WHY SHOULD YOU SET GOALS?
#1 Goals help you achieve things
Well, firstly and obviously, there’s no such thing as being ‘just a Mum’. Mums have the hardest, craziest job in the world with the worst rates of pay and leave entitlement!
If you’re a Mum who wants the best for your family and yourself then you need to set yourself some goals. Goals will help you create opportunities, learn new things, try out different experiences and lead by example.
Goal-setting means you’re not willing to settle for ‘just making do’ but instead want to embrace and take on the challenges of life with an open heart, mind and arms.
Goals will drive you forward and stop you from just ‘making do’ when change is possible!
#2 Goals stop you wasting time
It’s so easy for time to slip by when we’re caught up in the daily, often mundane, routine of life. One day drifts into the next. Before you know it, your kids are grown up and you’ve gotten older.

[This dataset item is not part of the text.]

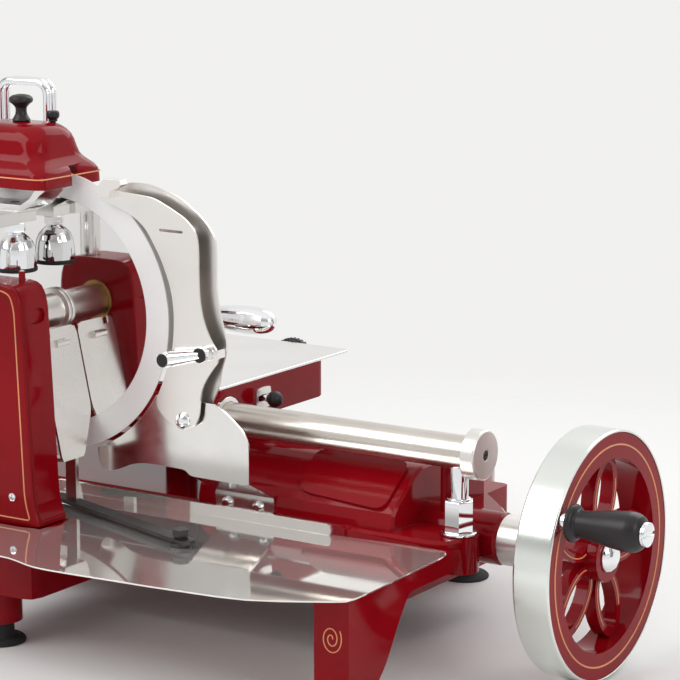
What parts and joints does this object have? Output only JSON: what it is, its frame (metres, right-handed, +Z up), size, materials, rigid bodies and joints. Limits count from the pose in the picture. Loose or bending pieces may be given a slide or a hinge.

Don’t put yourself in the position where you wish you’d done something differently. Don’t think about the ‘what if?’. Don’t regret what you’ve done, but even more importantly, don’t regret what you haven’t done.

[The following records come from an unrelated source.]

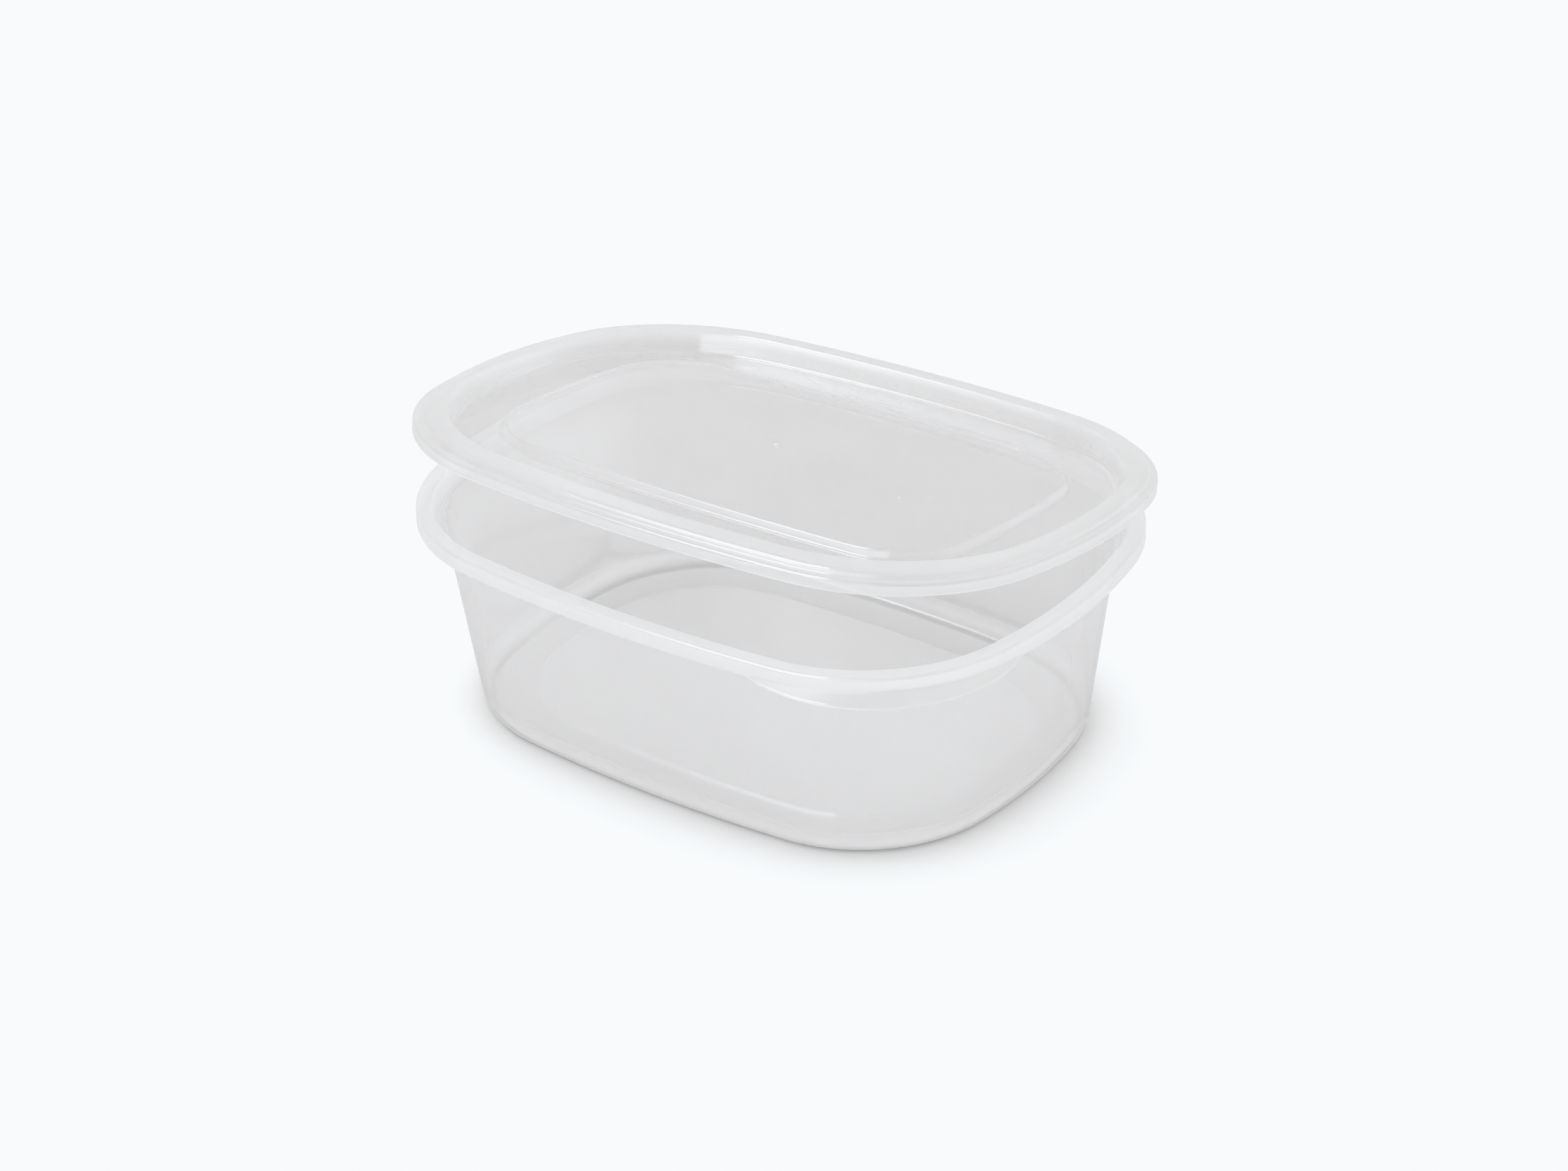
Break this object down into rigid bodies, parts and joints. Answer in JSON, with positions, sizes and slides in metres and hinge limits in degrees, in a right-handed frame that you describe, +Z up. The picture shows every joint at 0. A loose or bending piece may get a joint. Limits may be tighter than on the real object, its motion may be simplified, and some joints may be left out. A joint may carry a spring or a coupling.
{
  "type": "takeaway meal container",
  "caption": "Shallow oblong food tub of thin clear plastic with rounded corners and a flanged rim, its separate lid lying ajar across the back of the rim.",
  "frame": {"origin": "under the middle of tub and lid together, on the surface that the tub stands on", "axes": "+Z up, X along the long sides, the raised front edge of the lid at -Y and the tub's thumb tab at +X, -Y"},
  "size_m": [0.1798, 0.1418, 0.0789],
  "materials": {
    "tub_plastic": "natural polypropylene, milky clear, smooth gloss",
    "lid_plastic": "natural polypropylene, milky clear, smooth gloss"
  },
  "bodies": {
    "root": {"tub": "tub_plastic", "lid": "lid_plastic"}
  },
  "joints": []
}
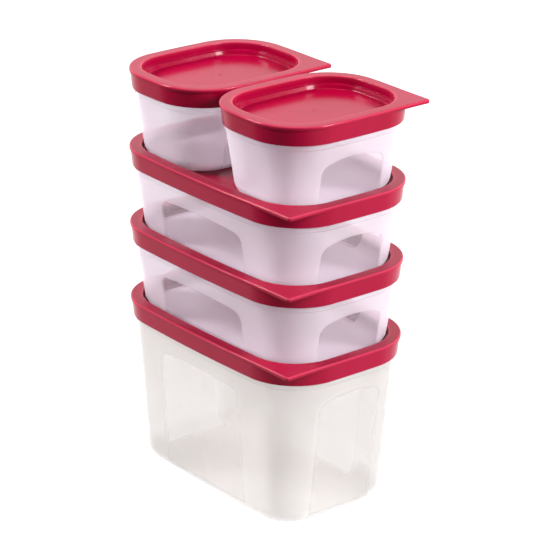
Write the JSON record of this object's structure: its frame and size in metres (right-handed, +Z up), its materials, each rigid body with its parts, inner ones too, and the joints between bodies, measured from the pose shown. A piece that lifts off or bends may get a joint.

Set yourself goals so you can identify and prioritise what’s important and stop wasting time on things that don’t really matter in the grand scheme of things.
#3 Goals help you set a direction for your life
If you don’t set goals then you might well still achieve a lot, but how can you be sure that what you’ll achieve is actually what you wanted to achieve? If you had a choice, would you have chosen a different path in life, or should you have waited for a different set of opportunities, but did you just take what was on offer at the time?
Setting goals means you can determine what YOU want out of life and take the necessary steps to get there. You can decide what you want to make happen, when and how. You can set the direction for your life, rather than life just happening to you.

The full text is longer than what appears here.